Broadhurst is an immigrant, married to an Englishman. Her family were Gujarati Indians who moved to Tanzania, where she was born, in 1947. She and her family moved legally to Britain 50 years ago. “It was my father’s dream,” she said. He died six months later.
“We immigrated legally. We didn’t break the rules like they do today. They’re coming in now and we have to look after them. The bills go up and up and up and we have to pay,” she said, chatting in her Sephtons shop in Ashton.
“I think I will vote Reform. They can’t do any worse than the other parties.”

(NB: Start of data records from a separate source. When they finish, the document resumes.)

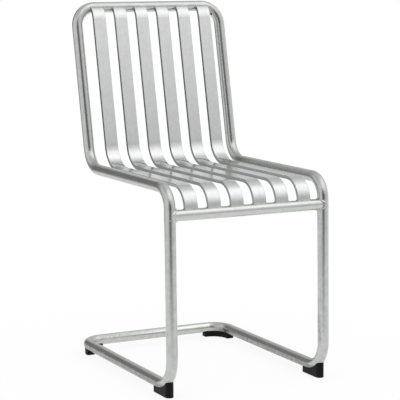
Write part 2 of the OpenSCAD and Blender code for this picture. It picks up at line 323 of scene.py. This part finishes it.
def dress():
    """Gives each piece the finish that goes with the ending of its name. The six bars match no ending."""
    bars = bar_zinc()
    steel = plated_steel()
    finish_of = {"_frame_tube": tube_zinc(), "cross_tube": cross_zinc(), "_welds": bead_zinc(),
                 "_sleeve": steel, "_screws": steel, "_glide": moulded_black()}
    for name, piece in nodes.items():
        matching = [finish_of[ending] for ending in finish_of if name.endswith(ending)]
        piece.data.materials.clear()
        piece.data.materials.append(matching[0] if matching else bars)


# Studio

def floor():
    """A white floor that keeps the chair's shadow and is plain white away from it. What metal mirrors of
    it gets darker towards the camera."""
    bpy.ops.mesh.primitive_circle_add(vertices=96, radius=2.3, fill_type="NGON", location=(0, -0.2, 0))
    disc = bpy.context.object
    disc.name = "studio_floor"
    finish, tree, surface = new_finish("floor_white")
    surface.inputs["Base Color"].default_value = (1, 1, 1, 1)
    surface.inputs["Roughness"].default_value = 1.0
    surface.inputs["Specular IOR Level"].default_value = 0.0

    rays = add(tree, "ShaderNodeLightPath").outputs
    seen = rays["Is Camera Ray"]
    for kind in ("Is Glossy Ray", "Is Transmission Ray"):
        seen = combined(tree, "MAXIMUM", seen, rays[kind])
    place = add(tree, "ShaderNodeNewGeometry").outputs["Position"]
    away = add(tree, "ShaderNodeVectorMath", operation="LENGTH")
    join(tree, place, away.inputs[0])
    plain = ranged(tree, away.outputs["Value"], 0.86, 1.0, 0.4, 1.2, "SMOOTHSTEP")
    in_front = ranged(tree, coordinate(tree, place, "Y"), 0.75, 0.0, -2.4, -0.6)
    on_left = ranged(tree, coordinate(tree, place, "X"), 1.0, 0.0, -0.2, 0.5)
    dimmed = combined(tree, "MULTIPLY", rays["Is Glossy Ray"], combined(tree, "MULTIPLY", in_front, on_left))

    shine = add(tree, "ShaderNodeEmission")
    join(tree, combined(tree, "SUBTRACT", 1.0, dimmed), shine.inputs["Strength"])
    blend = add(tree, "ShaderNodeMixShader")
    join(tree, combined(tree, "MULTIPLY", seen, plain), blend.inputs[0])
    join(tree, surface.outputs[0], blend.inputs[1])
    join(tree, shine.outputs[0], blend.inputs[2])
    join(tree, blend.outputs[0], tree.nodes["Material Output"].inputs["Surface"])
    disc.data.materials.append(finish)


def oval(tree, direction, azimuth, elevation, half_width, half_height, softness):
    """1 inside a soft oval of the surroundings, 0 outside."""
    turned = add(tree, "ShaderNodeVectorRotate", rotation_type="Z_AXIS")
    turned.inputs["Angle"].default_value = -math.radians(azimuth)
    join(tree, direction, turned.inputs["Vector"])
    aside, behind, above = (coordinate(tree, turned.outputs[0], axis) for axis in "XYZ")
    sideways = combined(tree, "ARCTAN2", aside, combined(tree, "MULTIPLY", behind, -1.0))
    across = combined(tree, "DIVIDE", sideways, math.radians(half_width))
    raised = combined(tree, "SUBTRACT", combined(tree, "ARCSINE", above), math.radians(elevation))
    upward = combined(tree, "DIVIDE", raised, math.radians(half_height))
    reach = combined(tree, "SQRT", combined(tree, "ADD", combined(tree, "MULTIPLY", across, across),
                                            combined(tree, "MULTIPLY", upward, upward)))
    return ranged(tree, reach, 1.0, 0.0, 1 - softness, 1 + softness, "SMOOTHSTEP")


def studio_light():
    """White light from all round. The dark and bright ovals show only in what a surface mirrors."""
    world = bpy.data.worlds.new("studio")
    bpy.context.scene.world = world
    world.use_nodes = True
    tree = world.node_tree
    tree.nodes.clear()
    direction = add(tree, "ShaderNodeTexCoord").outputs["Generated"]
    light = mirrored_light
    for dimming, *place in dark_ovals:
        shade = combined(tree, "MULTIPLY", oval(tree, direction, *place), -dimming)
        light = combined(tree, "MULTIPLY", light, combined(tree, "ADD", shade, 1.0))
    for brightening, *place in bright_ovals:
        glow = combined(tree, "MULTIPLY", oval(tree, direction, *place), brightening)
        light = combined(tree, "ADD", light, glow)

    white = add(tree, "ShaderNodeBackground")
    mirrored = add(tree, "ShaderNodeBackground")
    join(tree, light, mirrored.inputs["Strength"])
    mixed = add(tree, "ShaderNodeMixShader")
    join(tree, add(tree, "ShaderNodeLightPath").outputs["Is Glossy Ray"], mixed.inputs[0])
    for shader, socket in ((white, 1), (mirrored, 2)):
        shader.inputs["Color"].default_value = (1, 1, 1, 1)
        join(tree, shader.outputs[0], mixed.inputs[socket])
    join(tree, mixed.outputs[0], add(tree, "ShaderNodeOutputWorld").inputs["Surface"])


def camera():
    """The photograph's viewpoint: in front of the chair, on its left and a little higher than its back."""
    azimuth, elevation, roll = (math.radians(angle) for angle in (-26.5, 8.14, -0.303))
    aim = Vector((0, 0.00174, 0.4225))
    distance, aside, below = 3.66627, 0.009204, 0.035775
    forward = Vector((-math.sin(azimuth) * math.cos(elevation), math.cos(azimuth) * math.cos(elevation),
                      -math.sin(elevation)))
    level = forward.cross(Vector((0, 0, 1))).normalized()
    upright = level.cross(forward)
    right = level * math.cos(roll) + upright * math.sin(roll)
    up = upright * math.cos(roll) - level * math.sin(roll)
    data = bpy.data.cameras.new("photo_camera")
    data.lens = 143.05
    data.sensor_width = 36
    data.clip_end = 100
    viewer = bpy.data.objects.new("photo_camera", data)
    bpy.context.collection.objects.link(viewer)
    viewer.rotation_mode = "QUATERNION"
    viewer.rotation_quaternion = Matrix((right, up, -forward)).transposed().to_quaternion()
    viewer.location = aim + right * aside - up * below - forward * distance
    bpy.context.scene.camera = viewer


dress()
floor()
studio_light()
camera()
bpy.context.scene.view_settings.view_transform = "Standard"
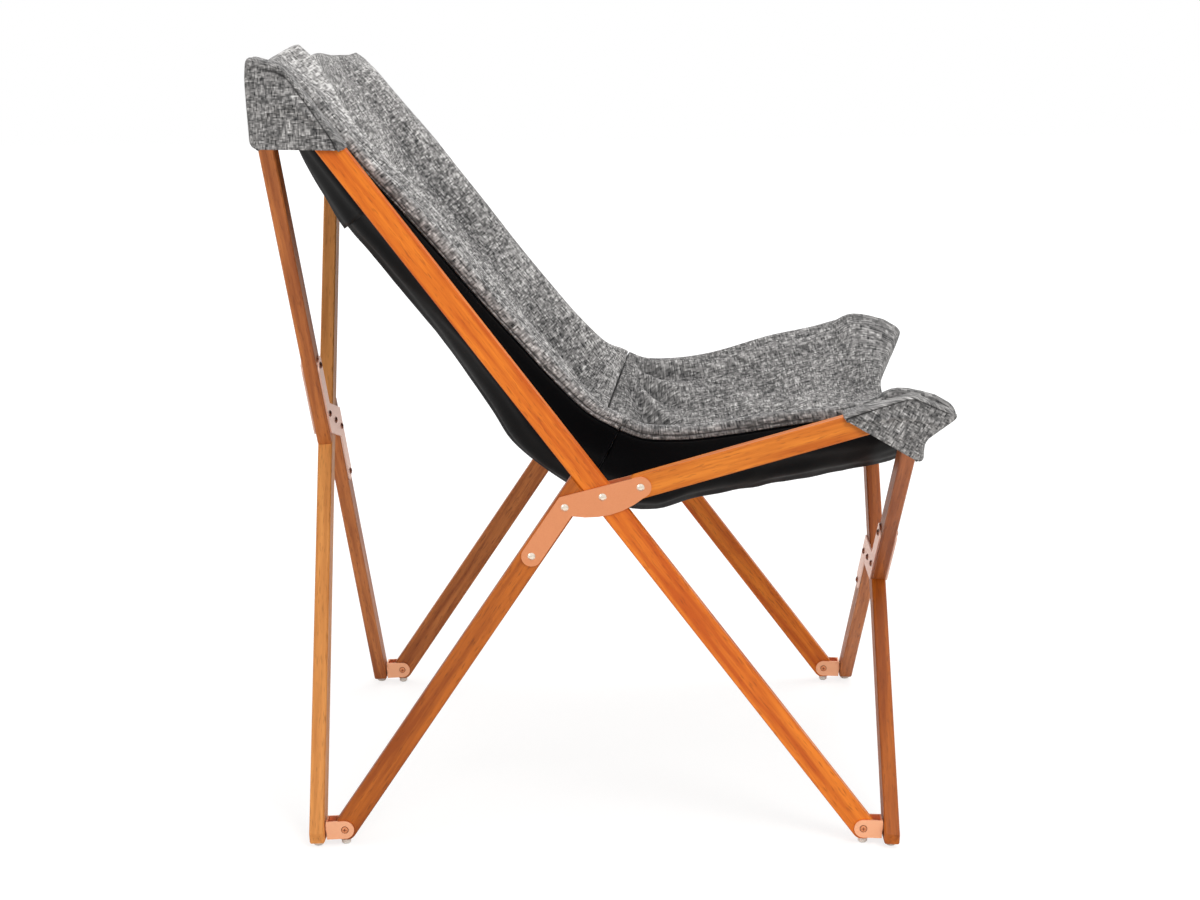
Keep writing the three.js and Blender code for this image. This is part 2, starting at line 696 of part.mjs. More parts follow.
function barRows(shares, length, sag, place) {
  return shares.map(([run, lift, hang, bow, width, padding]) => {
    const edge = place(run * length, lift * edgeLift);
    const spine = place(run * length + bow * slingBow, -hang * sag);
    const down = place(bow * slingBow, -sag).sub(place(0, 0)).normalize();
    return slingRow(edge, spine, down, width, padding);
  });
}

function creaseRow(forward) {
  const edge = new THREE.Vector2(railPivot.x - creaseBack + forward, railPivot.y + creaseUp);
  const spine = new THREE.Vector2(
    railPivot.x - creaseSpineBack + forward,
    railPivot.y - creaseSpineDown,
  );
  return slingRow(edge, spine, spine.clone().sub(edge).normalize(), 0, 1);
}

const backRows = [
  ...barRows(backShares, longUpper + slingTopRise, backSag, onLong),
  creaseRow(0),
];
const seatRows = [creaseRow(creaseGap), ...barRows(seatShares, railLength, seatSag, onRail)];
addMesh(chair, 'back_cushion', loft(backRows.map(cushionSection)), greyWeave);
addMesh(chair, 'back_lining', loft(backRows.map(liningSection)), blackWeave);
addMesh(chair, 'seat_cushion', loft(seatRows.map(cushionSection)), greyWeave);
addMesh(chair, 'seat_lining', loft(seatRows.map(liningSection)), blackWeave);

// Corner pockets. Each is a hood over the ends of a side bar and a crossed bar, open below and
// towards the middle, drawn about the top pin in the crossed frame's own plane.
function roundedOutline(points, radius) {
  const outline = new THREE.Shape();
  points.forEach((corner, i) => {
    const leg = (other) => {
      const side = other.clone().sub(corner);
      return side.setLength(Math.min(radius, cornerLimitShare * side.length())).add(corner);
    };
    const enter = leg(points.at(i - 1));
    const leave = leg(points[(i + 1) % points.length]);
    if (i === 0) outline.moveTo(enter.x, enter.y);
    else outline.lineTo(enter.x, enter.y);
    outline.quadraticCurveTo(corner.x, corner.y, leave.x, leave.y);
  });
  outline.closePath();
  return outline;
}

function pocketGeometry(cross, tilt, size, sign) {
  const local = tilt - cross.plane.rotation.y;
  const bar = (run, lift) => step(new THREE.Vector2(), local, run, cross.facing * lift);
  const beyond = (x, z) => new THREE.Vector2(-cross.facing * x, z);
  const inner = barHalf + pocketSpare;
  const far = legReach + faceHalf + pocketSpare;
  const lid = pocketSpare + Math.max(barHalf, ...[cross.lean, cross.halfLean].flatMap((lean) => (
    topPoints(1).map((p) => p.x * Math.sin(lean) + p.y * Math.cos(lean)))));
  const corner = inner * Math.tan((Math.PI / 2 - Math.abs(local)) / 2);
  const shell = roundedOutline([
    bar(-size.mouth, inner + pocketWall),
    bar(size.crest, inner + pocketWall),
    bar(size.tipRun, size.tipLift),
    beyond(far + pocketWall, size.brow),
    beyond(far + pocketWall, -size.drop),
  ], pocketCorner);
  const hollow = new THREE.Shape(counterClockwise([
    bar(-size.mouth - 2 * overrun, inner),
    bar(corner, inner),
    beyond(far, lid),
    beyond(far, -size.drop - 2 * overrun),
  ]));
  const width = pocketOuter + pocketInner;
  const middle = sign * (pocketOuter - width / 2);
  const tool = slab(hollow, width).translate(0, middle - sign * pocketWall, 0);
  return cut(slab(shell, width, pocketEdge).translate(0, middle, 0), tool);
}

const pocketSizes = {
  rear_right: { mouth: 93, crest: 26, tipRun: 60, tipLift: -9, brow: 17, drop: 60 },
  rear_left: { mouth: 93, crest: 14, tipRun: 47, tipLift: -27, brow: -8, drop: 60 },
  front_right: { mouth: 52, crest: 38, tipRun: 82, tipLift: -21, brow: -25, drop: 53 },
  front_left: { mouth: 52, crest: 24, tipRun: 77, tipLift: -28, brow: -28, drop: 53 },
};
for (const [side, sign] of [['right', -1], ['left', 1]]) {
  for (const [cross, tilt] of [[rear, longTilt], [front, railTilt]]) {
    const corner = [0, sign * halfSpacing, cross.height];
    const shape = pocketGeometry(cross, tilt, pocketSizes[`${cross.name}_${side}`], sign);
    addMesh(cross.plane, `${cross.name}_${side}_pocket`, shape, greyWeave, corner);
  }
}

// The part stands on the floor, centred under its bounding box
const box = new THREE.Box3().setFromObject(chair, true);
const centre = box.getCenter(new THREE.Vector3());
chair.position.set(-centre.x, -centre.y, -box.min.z);

export default chair;
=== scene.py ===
# %% [markdown]
# This lesson dresses a folding butterfly chair: a frame of flat beech bars that closes like
# scissors, copper-coloured plates, and one padded sling that hangs from four corner hoods.
# The frame comes from the CAD file and stays where it is. Here it gets its finishes, and the
# sling, which is plain in the CAD file, gets its sewn form.

# %% Load the frame
import json
import math
from functools import partial

import bmesh
import bpy
import numpy as np
from mathutils import Matrix, Vector, noise


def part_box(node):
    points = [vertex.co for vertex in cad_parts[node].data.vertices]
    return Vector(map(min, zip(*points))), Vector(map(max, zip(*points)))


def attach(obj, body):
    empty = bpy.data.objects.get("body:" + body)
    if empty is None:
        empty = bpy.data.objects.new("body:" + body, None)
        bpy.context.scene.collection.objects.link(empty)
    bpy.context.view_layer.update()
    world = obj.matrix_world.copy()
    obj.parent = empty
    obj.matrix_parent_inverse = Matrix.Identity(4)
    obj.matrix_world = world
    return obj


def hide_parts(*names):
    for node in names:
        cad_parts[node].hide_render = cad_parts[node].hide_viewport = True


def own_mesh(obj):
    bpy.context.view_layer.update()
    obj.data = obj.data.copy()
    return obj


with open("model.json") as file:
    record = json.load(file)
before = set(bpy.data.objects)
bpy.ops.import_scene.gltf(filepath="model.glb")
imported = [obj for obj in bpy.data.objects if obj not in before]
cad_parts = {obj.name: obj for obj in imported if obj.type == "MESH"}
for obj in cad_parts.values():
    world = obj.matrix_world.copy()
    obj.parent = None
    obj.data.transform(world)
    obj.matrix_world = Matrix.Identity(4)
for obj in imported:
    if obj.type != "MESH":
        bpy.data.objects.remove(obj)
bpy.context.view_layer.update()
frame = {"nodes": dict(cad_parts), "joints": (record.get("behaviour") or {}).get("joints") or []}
scene = bpy.context.scene
MM = 0.001
pivot = {joint["name"]: Vector(joint["pos_m"]) for joint in frame["joints"]}
right_y = pivot["right_scissor_joint"].y
left_y = pivot["left_scissor_joint"].y
middle_y = (right_y + left_y) / 2
print("spacing of the side frames", round(left_y - right_y, 3))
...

Many locals are second- or third-generation descendants of Irish workers who moved over to work in mining or glassmaking. Irish descendants are said to be big backers of Reform. The oldest Irish club in Britain, the Brian Boru, is in Ashton. Its chairman, Tom Moran, a local primary schoolteacher, says the club welcomes people from all political factions. It is more focused on providing community services.
“And we have the best pint of Guinness east of the river Liffey,” he said.
Westminster-based journalists scoured Ashton’s main street this week, interviewing locals, as traffic for the nearby Haydock races also clogged the streets. However, the true scale of the challenge facing Burnham really only becomes apparent when you drive northwest from Ashton towards towns such as Platt Bridge and Hindley. Reform outpolls Labour by more than two-to-one in these areas. The flag mania puts Orrell in the shade. Platt Bridge, in particular, seems the most deprived part of the constituency.


Burnham is up against it, although his closest backers believe he can still pull it off. Other observers, such as Evans, a former Tory, are less sure.
“The old-fashioned political left and right no longer apply,” he said. “Labour’s traditional base has eroded here. People say they feel betrayed.”
Meanwhile, Burnham campaigns heavily, determined to be Labour’s messiah.